Provided material>
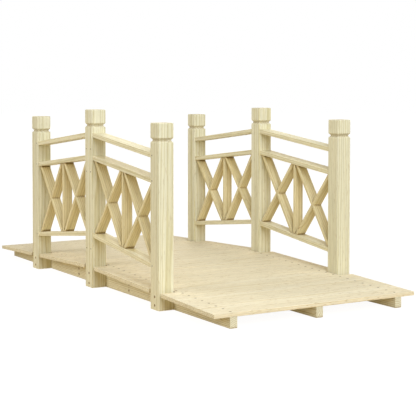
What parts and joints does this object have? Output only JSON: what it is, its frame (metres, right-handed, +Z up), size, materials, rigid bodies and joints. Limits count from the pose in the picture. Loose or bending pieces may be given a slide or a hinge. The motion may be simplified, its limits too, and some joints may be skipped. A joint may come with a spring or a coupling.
{
  "type": "wooden garden footbridge",
  "caption": "Low gabled timber footbridge with a board deck on bearers, grooved-head posts and railings of sloping rails with crossed half-lapped laths, for walking over a small ditch or pond.",
  "frame": {"origin": "on the ground below the middle of the bridge", "axes": "+X along the bridge to its front end, +Y across it, +Z up"},
  "size_m": [1.5, 0.67, 0.555],
  "materials": {
    "post_timber": "planed untreated spruce, satin-matt",
    "rail_timber": "planed untreated spruce, satin-matt",
    "lath_timber": "planed untreated spruce, satin-matt",
    "deck_timber": "planed untreated spruce, satin-matt",
    "bearer_timber": "planed untreated spruce, satin-matt",
    "screw_steel": "zinc-plated steel, dull"
  },
  "bodies": {
    "root": {"bearer_left": "bearer_timber", "bearer_middle": "bearer_timber", "bearer_right": "bearer_timber", "cross_rail_front": "bearer_timber", "cross_rail_rear": "bearer_timber", "deck_front_bay": "deck_timber", "deck_front_end": "deck_timber", "deck_front_posts": "deck_timber", "deck_rear_bay": "deck_timber", "deck_rear_end": "deck_timber", "deck_rear_posts": "deck_timber", "deck_ridge": "deck_timber", "falling_laths_left_front": "lath_timber", "falling_laths_left_rear": "lath_timber", "falling_laths_right_front": "lath_timber", "falling_laths_right_rear": "lath_timber", "lower_rail_left_front": "rail_timber", "lower_rail_left_rear": "rail_timber", "lower_rail_right_front": "rail_timber", "lower_rail_right_rear": "rail_timber", "middle_rail_left_front": "rail_timber", "middle_rail_left_rear": "rail_timber", "middle_rail_right_front": "rail_timber", "middle_rail_right_rear": "rail_timber", "post_left_front": "post_timber", "post_left_middle": "post_timber", "post_left_rear": "post_timber", "post_right_front": "post_timber", "post_right_middle": "post_timber", "post_right_rear": "post_timber", "rising_laths_left_front": "lath_timber", "rising_laths_left_rear": "lath_timber", "rising_laths_right_front": "lath_timber", "rising_laths_right_rear": "lath_timber", "slat_left_front": "lath_timber", "slat_left_rear": "lath_timber", "slat_right_front": "lath_timber", "slat_right_rear": "lath_timber", "top_rail_left_front": "rail_timber", "top_rail_left_rear": "rail_timber", "top_rail_right_front": "rail_timber", "top_rail_right_rear": "rail_timber"}
  },
  "joints": []
}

Given task> Go through the listing and copy all of it exactly.

Complete answer>
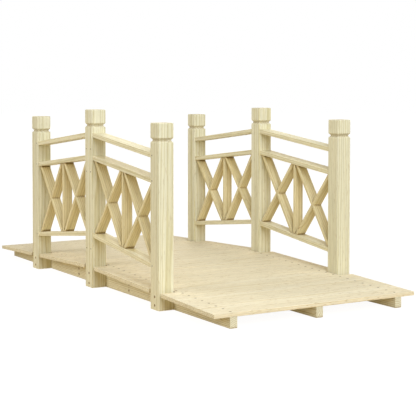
What parts and joints does this object have? Output only JSON: what it is, its frame (metres, right-handed, +Z up), size, materials, rigid bodies and joints. Limits count from the pose in the picture. Loose or bending pieces may be given a slide or a hinge. The motion may be simplified, its limits too, and some joints may be skipped. A joint may come with a spring or a coupling.
{
  "type": "wooden garden footbridge",
  "caption": "Low gabled timber footbridge with a board deck on bearers, grooved-head posts and railings of sloping rails with crossed half-lapped laths, for walking over a small ditch or pond.",
  "frame": {"origin": "on the ground below the middle of the bridge", "axes": "+X along the bridge to its front end, +Y across it, +Z up"},
  "size_m": [1.5, 0.67, 0.555],
  "materials": {
    "post_timber": "planed untreated spruce, satin-matt",
    "rail_timber": "planed untreated spruce, satin-matt",
    "lath_timber": "planed untreated spruce, satin-matt",
    "deck_timber": "planed untreated spruce, satin-matt",
    "bearer_timber": "planed untreated spruce, satin-matt",
    "screw_steel": "zinc-plated steel, dull"
  },
  "bodies": {
    "root": {"bearer_left": "bearer_timber", "bearer_middle": "bearer_timber", "bearer_right": "bearer_timber", "cross_rail_front": "bearer_timber", "cross_rail_rear": "bearer_timber", "deck_front_bay": "deck_timber", "deck_front_end": "deck_timber", "deck_front_posts": "deck_timber", "deck_rear_bay": "deck_timber", "deck_rear_end": "deck_timber", "deck_rear_posts": "deck_timber", "deck_ridge": "deck_timber", "falling_laths_left_front": "lath_timber", "falling_laths_left_rear": "lath_timber", "falling_laths_right_front": "lath_timber", "falling_laths_right_rear": "lath_timber", "lower_rail_left_front": "rail_timber", "lower_rail_left_rear": "rail_timber", "lower_rail_right_front": "rail_timber", "lower_rail_right_rear": "rail_timber", "middle_rail_left_front": "rail_timber", "middle_rail_left_rear": "rail_timber", "middle_rail_right_front": "rail_timber", "middle_rail_right_rear": "rail_timber", "post_left_front": "post_timber", "post_left_middle": "post_timber", "post_left_rear": "post_timber", "post_right_front": "post_timber", "post_right_middle": "post_timber", "post_right_rear": "post_timber", "rising_laths_left_front": "lath_timber", "rising_laths_left_rear": "lath_timber", "rising_laths_right_front": "lath_timber", "rising_laths_right_rear": "lath_timber", "slat_left_front": "lath_timber", "slat_left_rear": "lath_timber", "slat_right_front": "lath_timber", "slat_right_rear": "lath_timber", "top_rail_left_front": "rail_timber", "top_rail_left_rear": "rail_timber", "top_rail_right_front": "rail_timber", "top_rail_right_rear": "rail_timber"}
  },
  "joints": []
}